Peter Damiani, the great monk-cardinal, said that the sin he found it hardest to uproot was his disposition to laughter. The homage paid to asceticism is the homage paid to the conqueror. But not all conquests are worthy of homage. Better the words of Luther: “If our God may make excellent large pike and good Rhenish wine, I may very well venture to eat and drink. Thou mayest enjoy every pleasure in the world that is not sinful; thy God forbids thee not, but rather wills it. And it is pleasing to the dear God whenever thou rejoicest or laughest from the bottom of thy heart.”But our freedom has its limits. Martha Baker Dunn: “A man fishing for pickerel baits his hook with a live minnow and throws him into the water. The little minnow seems to be swimming gaily at his own free will, but just the moment he attempts to move out of his appointed course he begins to realize that there is a hook in his back. That is what we find out when we try to swim against the stream of God's decrees.”
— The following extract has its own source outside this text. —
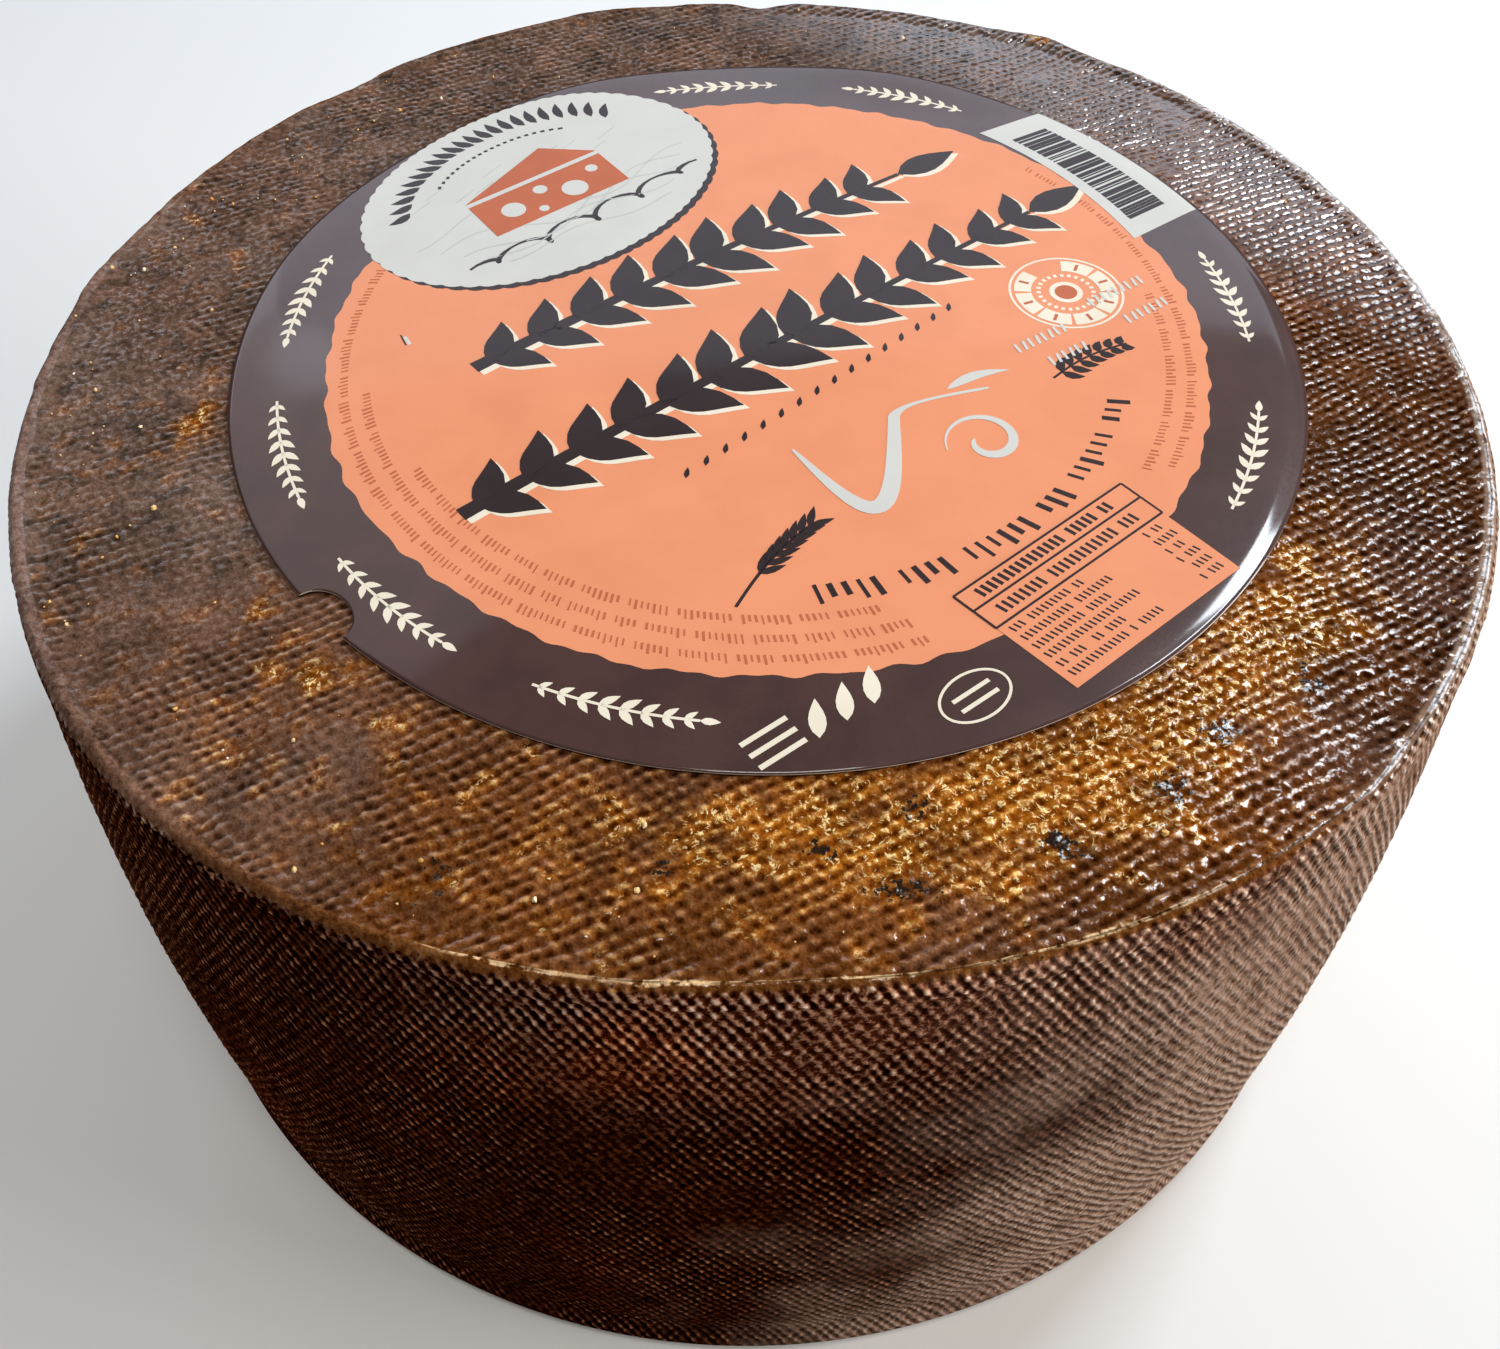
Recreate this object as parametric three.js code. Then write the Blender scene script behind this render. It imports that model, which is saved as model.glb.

3. That they make God the author of sin.

To this we reply:

(a) They make God, not the author of sin, but the author of free beings who are themselves the authors of sin. God does not decree efficiently to work evil desires or choices in men. He decrees sin only in the sense of decreeing to create and preserve those who will sin; in other words, he decrees to create and preserve human wills which, in their own self-chosen courses, will be and do evil. In all this, man attributes sin to himself and not to God, and God hates, denounces, and punishes sin.

Joseph's brethren were none the less wicked for the fact that God meant their conduct to result in good (Gen. 50:20). Pope Leo X and his indulgences brought on the Reformation, but he was none the less guilty. Slaveholders would have been no more excusable, even if they had been able to prove that the negro race was cursed in the curse of Canaan (Gen. 9:25—“Cursed be Canaan; a servant of servants shall he be unto his brethren”). Fitch, in Christian Spectator, 3:601—“There can be and is a purpose of God which is not an efficient purpose. It embraces the voluntary acts of moral beings, without creating those acts by divine efficiency.” See Martineau, Study, 2:107, 136.

Mat. 26:24—“The Son of man goeth even as it is written of him: but woe unto that man through whom the Son of man is betrayed! good were it for that man if he had not been born.” It was appointed that Christ should suffer, but that did not make men less free agents, nor diminish the guilt of their treachery and injustice. Robert G. Ingersoll asked: “Why did God create the devil?”We reply that God did not create the devil,—it was the devil who made the devil. God made a holy and free spirit who abused his liberty, himself created sin, and so made himself a devil.

Pfleiderer, Philos. Religion, 1:299—“Evil has been referred to 1. an extra-divine principle—to one or many evil spirits, or to fate, or to matter—at all events to a principle limiting the divine power; 2. a want or defect in the Deity himself, either his imperfect wisdom or his imperfect goodness; 3. human culpability, either a universal imperfection of human nature, or particular transgressions of the first men.” The third of these explanations is the true one: the first is irrational; the second is blasphemous. Yet this second is the explanation of Omar Khayyám, Rubáiyat, stanzas 80, 81—“Oh Thou, who didst with pitfall and with gin Beset the road I was to wander in, Thou wilt not with predestined evil round Enmesh, and then impute my fall to sin. Oh Thou, who man of baser earth didst make, And ev'n with Paradise devise the snake: For all the sin wherewith the face of man Is blackened—man's forgiveness give—and take!” And David Harum similarly says: “If I've done anything to be sorry for, I'm willing to be forgiven.”